Based on a philosophy of direct, nonviolent action, ACT UP members conducted highly visible demonstrations often involving acts of civil disobedience in which participants often placed themselves at risk for arrest. Dramatic and creative visuals were often used to garner media and public attention.

In addition, ACT UP pushed for national anti-discrimination laws in terms of HIV status and sexual identity; protecting against mandatory HIV testing and quarantining; insurance and social security benefit protections; job and housing protections; freedom of immigration; and treatment for all incarcerated persons.

This agenda was controversial and, indeed, ACT UP and its tactics were often criticized, even from within the ranks of the larger LGBT community. ACT UP, however, lists several victories to its credit, though history will have to be the final judge of its ultimate effectiveness.

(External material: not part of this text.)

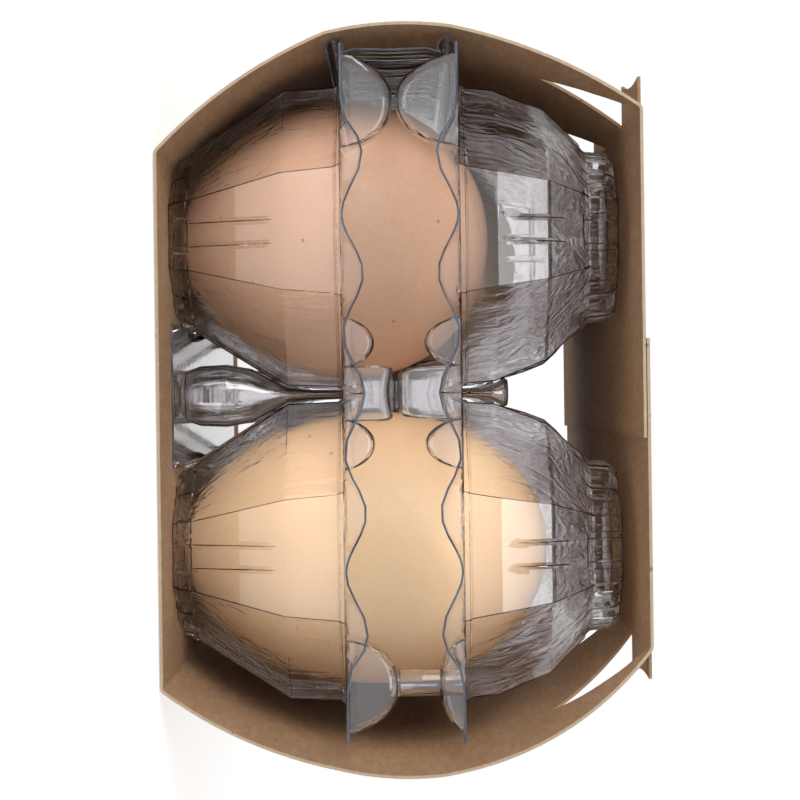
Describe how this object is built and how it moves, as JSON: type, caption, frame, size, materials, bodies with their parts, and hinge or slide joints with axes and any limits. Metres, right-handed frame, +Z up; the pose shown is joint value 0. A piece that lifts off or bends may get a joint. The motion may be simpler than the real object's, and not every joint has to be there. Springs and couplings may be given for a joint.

When looking back over the history of HIV, one thing seems certain. LGBT people have been in the forefront of organizing since physicians first recognized the syndrome. We are there now working on the frontlines and we will continue to be there giving our knowledge, our compassion, our funds, and our energy until HIV no longer poses a significant threat to the health of anyone on this planet.

I’m reminded of the poignant words of Harry Hay, one of the founders of the Mattachine Society — an organization established first in Los Angeles during the 1950s – and the Radical Faeries – a queer spiritual movement.

Hay believed that those of us in the LGBTQ community possess a special “gay sensibility” giving us a unique vision, a creative spirit that, if allowed to thrive unimpeded, can bestow remarkable benefits on society.

Unfortunately, because of the oppressive environment in which most of us are forced to live, he concluded, “We pulled the ugly green frog skin of heterosexual conformity over us, and that’s how we got through high school with a full set of teeth. We know how to live through their eyes. We can always play their games, but are we denying ourselves by doing this? If you’re going to carry the skin of conformity over you, you are going to suppress the beautiful prince or princess within you.”

I would go further than Harry, though, by asserting that each of us, from all backgrounds and identities, have within us a unique vision and creative spirit. So, in these challenging times, whether around issues of gun violence, or elsewhere, if you find yourself beginning to pull that ugly green frog skin of conformity and apathy over your head, look into the mirror and scrub it away.

In so doing, you will be pushing the boundaries ever further from the center. Your vision can create a new tomorrow, a safer and more just tomorrow, a tomorrow where we will see the end to the list of names on the AIDS Memorial Quilt, and where we will cease inscribing names on the directory of people cut down by violence in all its forms, in a tomorrow that is truly better and more equitable than today.